Modeling code records
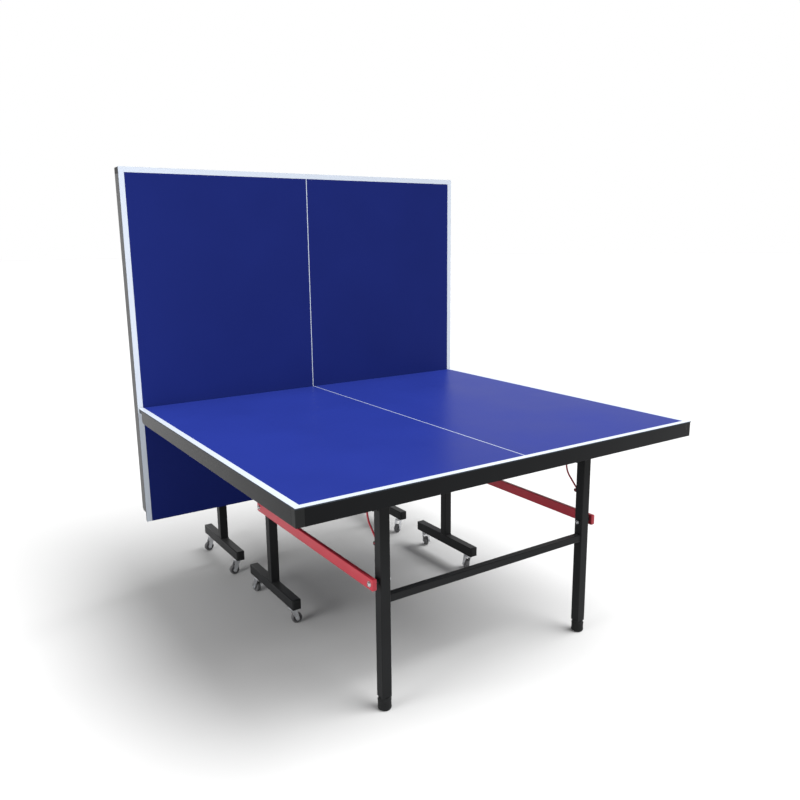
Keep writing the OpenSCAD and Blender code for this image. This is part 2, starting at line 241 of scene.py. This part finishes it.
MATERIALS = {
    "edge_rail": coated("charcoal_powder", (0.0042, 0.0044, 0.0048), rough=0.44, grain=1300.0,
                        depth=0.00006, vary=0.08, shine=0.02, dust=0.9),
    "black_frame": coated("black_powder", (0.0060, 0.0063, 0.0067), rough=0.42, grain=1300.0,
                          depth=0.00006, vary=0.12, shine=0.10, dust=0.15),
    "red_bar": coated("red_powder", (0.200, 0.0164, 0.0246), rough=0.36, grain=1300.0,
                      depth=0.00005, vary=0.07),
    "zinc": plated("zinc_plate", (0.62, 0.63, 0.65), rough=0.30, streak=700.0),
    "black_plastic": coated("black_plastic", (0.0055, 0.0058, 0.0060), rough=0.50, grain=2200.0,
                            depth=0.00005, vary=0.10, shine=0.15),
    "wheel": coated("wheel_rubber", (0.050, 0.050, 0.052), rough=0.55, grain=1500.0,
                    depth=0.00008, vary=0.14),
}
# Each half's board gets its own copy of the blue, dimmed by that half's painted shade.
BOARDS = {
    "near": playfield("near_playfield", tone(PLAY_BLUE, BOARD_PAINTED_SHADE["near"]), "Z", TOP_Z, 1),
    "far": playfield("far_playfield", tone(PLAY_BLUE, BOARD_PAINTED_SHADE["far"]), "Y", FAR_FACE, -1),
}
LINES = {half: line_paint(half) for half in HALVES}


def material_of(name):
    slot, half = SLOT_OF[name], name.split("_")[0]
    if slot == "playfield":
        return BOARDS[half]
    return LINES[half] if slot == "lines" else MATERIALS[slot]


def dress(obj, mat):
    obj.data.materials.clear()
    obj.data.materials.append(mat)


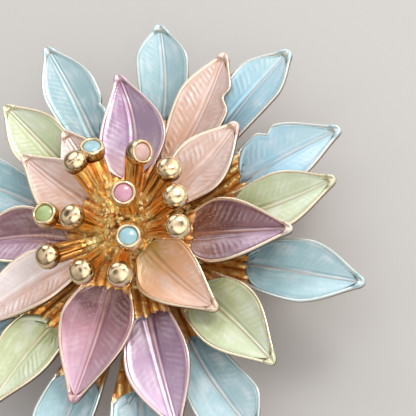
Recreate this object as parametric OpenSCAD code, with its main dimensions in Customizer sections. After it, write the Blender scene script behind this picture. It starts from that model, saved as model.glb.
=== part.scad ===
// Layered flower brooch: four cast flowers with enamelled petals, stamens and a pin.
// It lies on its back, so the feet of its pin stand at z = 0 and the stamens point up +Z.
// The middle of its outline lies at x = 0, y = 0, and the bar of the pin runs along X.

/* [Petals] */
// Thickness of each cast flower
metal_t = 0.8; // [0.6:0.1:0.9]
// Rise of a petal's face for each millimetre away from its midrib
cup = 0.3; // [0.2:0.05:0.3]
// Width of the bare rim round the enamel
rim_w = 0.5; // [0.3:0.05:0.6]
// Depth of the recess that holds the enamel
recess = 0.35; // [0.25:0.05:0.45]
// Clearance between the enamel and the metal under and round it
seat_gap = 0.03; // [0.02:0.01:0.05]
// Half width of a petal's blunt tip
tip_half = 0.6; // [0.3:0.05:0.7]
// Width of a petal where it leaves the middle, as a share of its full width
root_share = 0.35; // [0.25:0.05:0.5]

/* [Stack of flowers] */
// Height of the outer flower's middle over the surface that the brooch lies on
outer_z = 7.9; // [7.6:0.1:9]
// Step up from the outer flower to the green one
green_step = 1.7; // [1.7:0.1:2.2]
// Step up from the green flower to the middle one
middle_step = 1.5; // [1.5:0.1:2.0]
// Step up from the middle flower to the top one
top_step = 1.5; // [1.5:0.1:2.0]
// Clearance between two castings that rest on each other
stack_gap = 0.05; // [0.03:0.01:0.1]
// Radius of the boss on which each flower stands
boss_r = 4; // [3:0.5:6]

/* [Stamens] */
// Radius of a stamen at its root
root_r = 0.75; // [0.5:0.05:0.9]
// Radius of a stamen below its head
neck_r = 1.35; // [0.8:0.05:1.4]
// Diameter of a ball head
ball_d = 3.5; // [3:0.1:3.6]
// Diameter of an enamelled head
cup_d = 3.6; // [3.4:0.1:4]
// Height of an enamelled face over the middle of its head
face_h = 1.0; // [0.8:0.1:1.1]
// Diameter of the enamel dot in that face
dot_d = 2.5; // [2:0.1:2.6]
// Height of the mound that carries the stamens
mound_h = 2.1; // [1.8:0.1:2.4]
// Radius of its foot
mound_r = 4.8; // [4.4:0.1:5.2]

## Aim
Output the full listing without altering anything.

## Worked solution
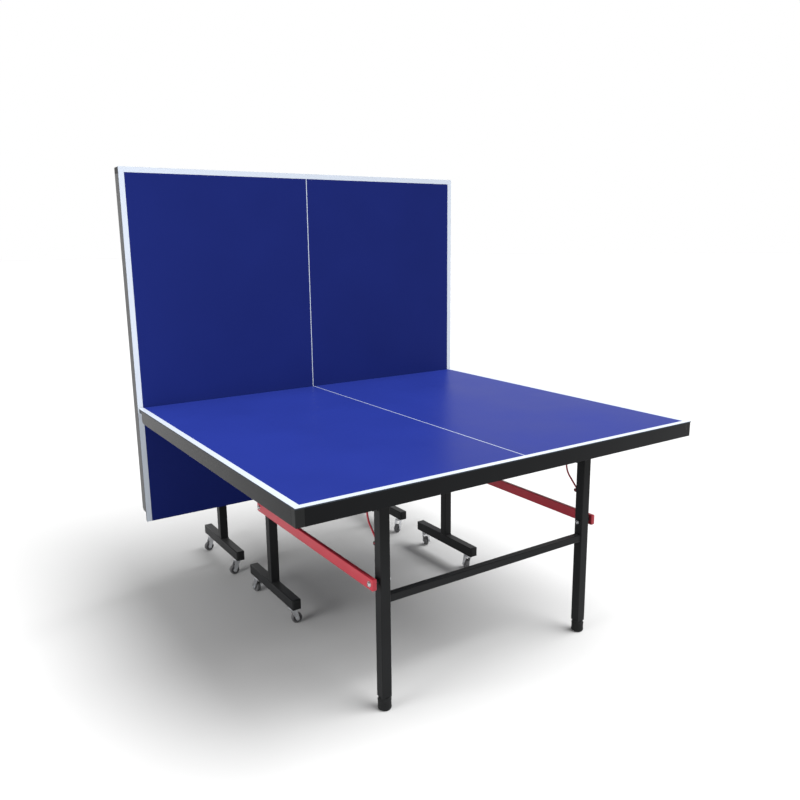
Keep writing the OpenSCAD and Blender code for this image. This is part 2, starting at line 241 of scene.py. This part finishes it.
MATERIALS = {
    "edge_rail": coated("charcoal_powder", (0.0042, 0.0044, 0.0048), rough=0.44, grain=1300.0,
                        depth=0.00006, vary=0.08, shine=0.02, dust=0.9),
    "black_frame": coated("black_powder", (0.0060, 0.0063, 0.0067), rough=0.42, grain=1300.0,
                          depth=0.00006, vary=0.12, shine=0.10, dust=0.15),
    "red_bar": coated("red_powder", (0.200, 0.0164, 0.0246), rough=0.36, grain=1300.0,
                      depth=0.00005, vary=0.07),
    "zinc": plated("zinc_plate", (0.62, 0.63, 0.65), rough=0.30, streak=700.0),
    "black_plastic": coated("black_plastic", (0.0055, 0.0058, 0.0060), rough=0.50, grain=2200.0,
                            depth=0.00005, vary=0.10, shine=0.15),
    "wheel": coated("wheel_rubber", (0.050, 0.050, 0.052), rough=0.55, grain=1500.0,
                    depth=0.00008, vary=0.14),
}
# Each half's board gets its own copy of the blue, dimmed by that half's painted shade.
BOARDS = {
    "near": playfield("near_playfield", tone(PLAY_BLUE, BOARD_PAINTED_SHADE["near"]), "Z", TOP_Z, 1),
    "far": playfield("far_playfield", tone(PLAY_BLUE, BOARD_PAINTED_SHADE["far"]), "Y", FAR_FACE, -1),
}
LINES = {half: line_paint(half) for half in HALVES}


def material_of(name):
    slot, half = SLOT_OF[name], name.split("_")[0]
    if slot == "playfield":
        return BOARDS[half]
    return LINES[half] if slot == "lines" else MATERIALS[slot]


def dress(obj, mat):
    obj.data.materials.clear()
    obj.data.materials.append(mat)


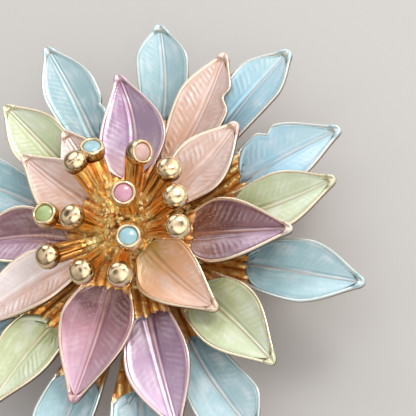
Recreate this object as parametric OpenSCAD code, with its main dimensions in Customizer sections. After it, write the Blender scene script behind this picture. It starts from that model, saved as model.glb.
=== part.scad ===
// Layered flower brooch: four cast flowers with enamelled petals, stamens and a pin.
// It lies on its back, so the feet of its pin stand at z = 0 and the stamens point up +Z.
// The middle of its outline lies at x = 0, y = 0, and the bar of the pin runs along X.

/* [Petals] */
// Thickness of each cast flower
metal_t = 0.8; // [0.6:0.1:0.9]
// Rise of a petal's face for each millimetre away from its midrib
cup = 0.3; // [0.2:0.05:0.3]
// Width of the bare rim round the enamel
rim_w = 0.5; // [0.3:0.05:0.6]
// Depth of the recess that holds the enamel
recess = 0.35; // [0.25:0.05:0.45]
// Clearance between the enamel and the metal under and round it
seat_gap = 0.03; // [0.02:0.01:0.05]
// Half width of a petal's blunt tip
tip_half = 0.6; // [0.3:0.05:0.7]
// Width of a petal where it leaves the middle, as a share of its full width
root_share = 0.35; // [0.25:0.05:0.5]

/* [Stack of flowers] */
// Height of the outer flower's middle over the surface that the brooch lies on
outer_z = 7.9; // [7.6:0.1:9]
// Step up from the outer flower to the green one
green_step = 1.7; // [1.7:0.1:2.2]
// Step up from the green flower to the middle one
middle_step = 1.5; // [1.5:0.1:2.0]
// Step up from the middle flower to the top one
top_step = 1.5; // [1.5:0.1:2.0]
// Clearance between two castings that rest on each other
stack_gap = 0.05; // [0.03:0.01:0.1]
// Radius of the boss on which each flower stands
boss_r = 4; // [3:0.5:6]

/* [Stamens] */
// Radius of a stamen at its root
root_r = 0.75; // [0.5:0.05:0.9]
// Radius of a stamen below its head
neck_r = 1.35; // [0.8:0.05:1.4]
// Diameter of a ball head
ball_d = 3.5; // [3:0.1:3.6]
// Diameter of an enamelled head
cup_d = 3.6; // [3.4:0.1:4]
// Height of an enamelled face over the middle of its head
face_h = 1.0; // [0.8:0.1:1.1]
// Diameter of the enamel dot in that face
dot_d = 2.5; // [2:0.1:2.6]
// Height of the mound that carries the stamens
mound_h = 2.1; // [1.8:0.1:2.4]
// Radius of its foot
mound_r = 4.8; // [4.4:0.1:5.2]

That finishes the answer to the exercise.